— Begin Stored data —

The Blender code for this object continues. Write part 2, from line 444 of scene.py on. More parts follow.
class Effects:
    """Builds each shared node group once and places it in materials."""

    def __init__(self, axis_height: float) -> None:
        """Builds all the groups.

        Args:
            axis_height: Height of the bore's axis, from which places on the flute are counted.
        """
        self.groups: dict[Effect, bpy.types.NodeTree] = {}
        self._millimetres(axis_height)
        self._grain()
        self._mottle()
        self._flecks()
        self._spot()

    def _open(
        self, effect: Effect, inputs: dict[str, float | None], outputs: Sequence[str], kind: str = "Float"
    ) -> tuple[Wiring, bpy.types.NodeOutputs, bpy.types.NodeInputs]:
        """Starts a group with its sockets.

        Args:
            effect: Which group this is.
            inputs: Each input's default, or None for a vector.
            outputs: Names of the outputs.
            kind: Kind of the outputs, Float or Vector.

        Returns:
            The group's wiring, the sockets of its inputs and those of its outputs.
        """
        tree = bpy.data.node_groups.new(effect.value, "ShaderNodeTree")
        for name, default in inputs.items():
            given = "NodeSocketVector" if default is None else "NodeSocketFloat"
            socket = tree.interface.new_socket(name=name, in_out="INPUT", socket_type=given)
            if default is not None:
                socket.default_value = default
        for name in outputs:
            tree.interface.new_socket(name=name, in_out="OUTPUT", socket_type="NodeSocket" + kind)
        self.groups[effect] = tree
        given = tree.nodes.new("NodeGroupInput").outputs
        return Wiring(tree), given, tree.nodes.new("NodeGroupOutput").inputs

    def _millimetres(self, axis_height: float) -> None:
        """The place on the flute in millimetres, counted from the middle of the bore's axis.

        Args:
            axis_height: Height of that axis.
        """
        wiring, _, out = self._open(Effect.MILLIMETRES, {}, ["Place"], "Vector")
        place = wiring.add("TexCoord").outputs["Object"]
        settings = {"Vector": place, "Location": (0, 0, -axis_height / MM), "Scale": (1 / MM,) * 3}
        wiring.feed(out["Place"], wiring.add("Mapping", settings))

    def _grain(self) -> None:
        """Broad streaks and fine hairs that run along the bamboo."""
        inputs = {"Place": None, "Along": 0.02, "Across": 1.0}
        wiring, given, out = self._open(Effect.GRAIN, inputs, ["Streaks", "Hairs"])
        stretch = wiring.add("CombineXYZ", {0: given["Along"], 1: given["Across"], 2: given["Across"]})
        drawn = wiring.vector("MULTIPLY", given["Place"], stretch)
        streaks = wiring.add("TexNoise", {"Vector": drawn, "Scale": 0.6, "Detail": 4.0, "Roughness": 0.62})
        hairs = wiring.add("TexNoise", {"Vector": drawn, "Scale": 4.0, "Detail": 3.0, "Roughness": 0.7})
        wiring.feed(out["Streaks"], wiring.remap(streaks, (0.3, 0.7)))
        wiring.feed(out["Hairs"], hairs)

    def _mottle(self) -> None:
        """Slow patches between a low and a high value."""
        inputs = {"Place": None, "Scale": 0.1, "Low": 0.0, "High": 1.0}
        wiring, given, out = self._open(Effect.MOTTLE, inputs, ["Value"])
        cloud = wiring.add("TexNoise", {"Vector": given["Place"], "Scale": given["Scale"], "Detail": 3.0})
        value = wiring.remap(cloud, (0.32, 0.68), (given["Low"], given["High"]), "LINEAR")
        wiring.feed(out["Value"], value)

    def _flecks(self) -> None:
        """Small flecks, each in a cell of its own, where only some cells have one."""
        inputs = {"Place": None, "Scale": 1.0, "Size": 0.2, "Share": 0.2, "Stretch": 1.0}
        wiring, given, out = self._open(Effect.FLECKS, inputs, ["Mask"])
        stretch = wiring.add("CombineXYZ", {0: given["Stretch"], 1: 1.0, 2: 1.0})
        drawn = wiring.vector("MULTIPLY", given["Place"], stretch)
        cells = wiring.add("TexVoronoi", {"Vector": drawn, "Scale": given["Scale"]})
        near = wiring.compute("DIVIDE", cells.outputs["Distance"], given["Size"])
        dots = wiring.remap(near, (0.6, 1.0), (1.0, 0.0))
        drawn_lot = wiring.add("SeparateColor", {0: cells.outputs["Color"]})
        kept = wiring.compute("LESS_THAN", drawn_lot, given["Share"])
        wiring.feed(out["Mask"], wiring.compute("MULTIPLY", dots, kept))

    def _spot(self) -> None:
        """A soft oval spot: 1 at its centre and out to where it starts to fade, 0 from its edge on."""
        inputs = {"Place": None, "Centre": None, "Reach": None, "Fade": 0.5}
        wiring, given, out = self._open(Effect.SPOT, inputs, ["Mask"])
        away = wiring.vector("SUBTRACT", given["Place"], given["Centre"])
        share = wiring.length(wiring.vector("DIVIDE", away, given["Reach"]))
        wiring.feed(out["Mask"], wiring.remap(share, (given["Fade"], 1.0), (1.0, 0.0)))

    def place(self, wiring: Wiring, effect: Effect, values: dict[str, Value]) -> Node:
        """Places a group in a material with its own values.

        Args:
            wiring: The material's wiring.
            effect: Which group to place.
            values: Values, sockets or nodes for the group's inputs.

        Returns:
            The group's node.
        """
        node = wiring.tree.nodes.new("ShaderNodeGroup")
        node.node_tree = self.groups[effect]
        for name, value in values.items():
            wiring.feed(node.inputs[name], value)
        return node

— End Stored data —

_Given exercise_
Write out the data exactly as it stands.

_Complete response_
The Blender code for this object continues. Write part 2, from line 444 of scene.py on. More parts follow.
class Effects:
    """Builds each shared node group once and places it in materials."""

    def __init__(self, axis_height: float) -> None:
        """Builds all the groups.

        Args:
            axis_height: Height of the bore's axis, from which places on the flute are counted.
        """
        self.groups: dict[Effect, bpy.types.NodeTree] = {}
        self._millimetres(axis_height)
        self._grain()
        self._mottle()
        self._flecks()
        self._spot()

    def _open(
        self, effect: Effect, inputs: dict[str, float | None], outputs: Sequence[str], kind: str = "Float"
    ) -> tuple[Wiring, bpy.types.NodeOutputs, bpy.types.NodeInputs]:
        """Starts a group with its sockets.

        Args:
            effect: Which group this is.
            inputs: Each input's default, or None for a vector.
            outputs: Names of the outputs.
            kind: Kind of the outputs, Float or Vector.

        Returns:
            The group's wiring, the sockets of its inputs and those of its outputs.
        """
        tree = bpy.data.node_groups.new(effect.value, "ShaderNodeTree")
        for name, default in inputs.items():
            given = "NodeSocketVector" if default is None else "NodeSocketFloat"
            socket = tree.interface.new_socket(name=name, in_out="INPUT", socket_type=given)
            if default is not None:
                socket.default_value = default
        for name in outputs:
            tree.interface.new_socket(name=name, in_out="OUTPUT", socket_type="NodeSocket" + kind)
        self.groups[effect] = tree
        given = tree.nodes.new("NodeGroupInput").outputs
        return Wiring(tree), given, tree.nodes.new("NodeGroupOutput").inputs

    def _millimetres(self, axis_height: float) -> None:
        """The place on the flute in millimetres, counted from the middle of the bore's axis.

        Args:
            axis_height: Height of that axis.
        """
        wiring, _, out = self._open(Effect.MILLIMETRES, {}, ["Place"], "Vector")
        place = wiring.add("TexCoord").outputs["Object"]
        settings = {"Vector": place, "Location": (0, 0, -axis_height / MM), "Scale": (1 / MM,) * 3}
        wiring.feed(out["Place"], wiring.add("Mapping", settings))

    def _grain(self) -> None:
        """Broad streaks and fine hairs that run along the bamboo."""
        inputs = {"Place": None, "Along": 0.02, "Across": 1.0}
        wiring, given, out = self._open(Effect.GRAIN, inputs, ["Streaks", "Hairs"])
        stretch = wiring.add("CombineXYZ", {0: given["Along"], 1: given["Across"], 2: given["Across"]})
        drawn = wiring.vector("MULTIPLY", given["Place"], stretch)
        streaks = wiring.add("TexNoise", {"Vector": drawn, "Scale": 0.6, "Detail": 4.0, "Roughness": 0.62})
        hairs = wiring.add("TexNoise", {"Vector": drawn, "Scale": 4.0, "Detail": 3.0, "Roughness": 0.7})
        wiring.feed(out["Streaks"], wiring.remap(streaks, (0.3, 0.7)))
        wiring.feed(out["Hairs"], hairs)

    def _mottle(self) -> None:
        """Slow patches between a low and a high value."""
        inputs = {"Place": None, "Scale": 0.1, "Low": 0.0, "High": 1.0}
        wiring, given, out = self._open(Effect.MOTTLE, inputs, ["Value"])
        cloud = wiring.add("TexNoise", {"Vector": given["Place"], "Scale": given["Scale"], "Detail": 3.0})
        value = wiring.remap(cloud, (0.32, 0.68), (given["Low"], given["High"]), "LINEAR")
        wiring.feed(out["Value"], value)

    def _flecks(self) -> None:
        """Small flecks, each in a cell of its own, where only some cells have one."""
        inputs = {"Place": None, "Scale": 1.0, "Size": 0.2, "Share": 0.2, "Stretch": 1.0}
        wiring, given, out = self._open(Effect.FLECKS, inputs, ["Mask"])
        stretch = wiring.add("CombineXYZ", {0: given["Stretch"], 1: 1.0, 2: 1.0})
        drawn = wiring.vector("MULTIPLY", given["Place"], stretch)
        cells = wiring.add("TexVoronoi", {"Vector": drawn, "Scale": given["Scale"]})
        near = wiring.compute("DIVIDE", cells.outputs["Distance"], given["Size"])
        dots = wiring.remap(near, (0.6, 1.0), (1.0, 0.0))
        drawn_lot = wiring.add("SeparateColor", {0: cells.outputs["Color"]})
        kept = wiring.compute("LESS_THAN", drawn_lot, given["Share"])
        wiring.feed(out["Mask"], wiring.compute("MULTIPLY", dots, kept))

    def _spot(self) -> None:
        """A soft oval spot: 1 at its centre and out to where it starts to fade, 0 from its edge on."""
        inputs = {"Place": None, "Centre": None, "Reach": None, "Fade": 0.5}
        wiring, given, out = self._open(Effect.SPOT, inputs, ["Mask"])
        away = wiring.vector("SUBTRACT", given["Place"], given["Centre"])
        share = wiring.length(wiring.vector("DIVIDE", away, given["Reach"]))
        wiring.feed(out["Mask"], wiring.remap(share, (given["Fade"], 1.0), (1.0, 0.0)))

    def place(self, wiring: Wiring, effect: Effect, values: dict[str, Value]) -> Node:
        """Places a group in a material with its own values.

        Args:
            wiring: The material's wiring.
            effect: Which group to place.
            values: Values, sockets or nodes for the group's inputs.

        Returns:
            The group's node.
        """
        node = wiring.tree.nodes.new("ShaderNodeGroup")
        node.node_tree = self.groups[effect]
        for name, value in values.items():
            wiring.feed(node.inputs[name], value)
        return node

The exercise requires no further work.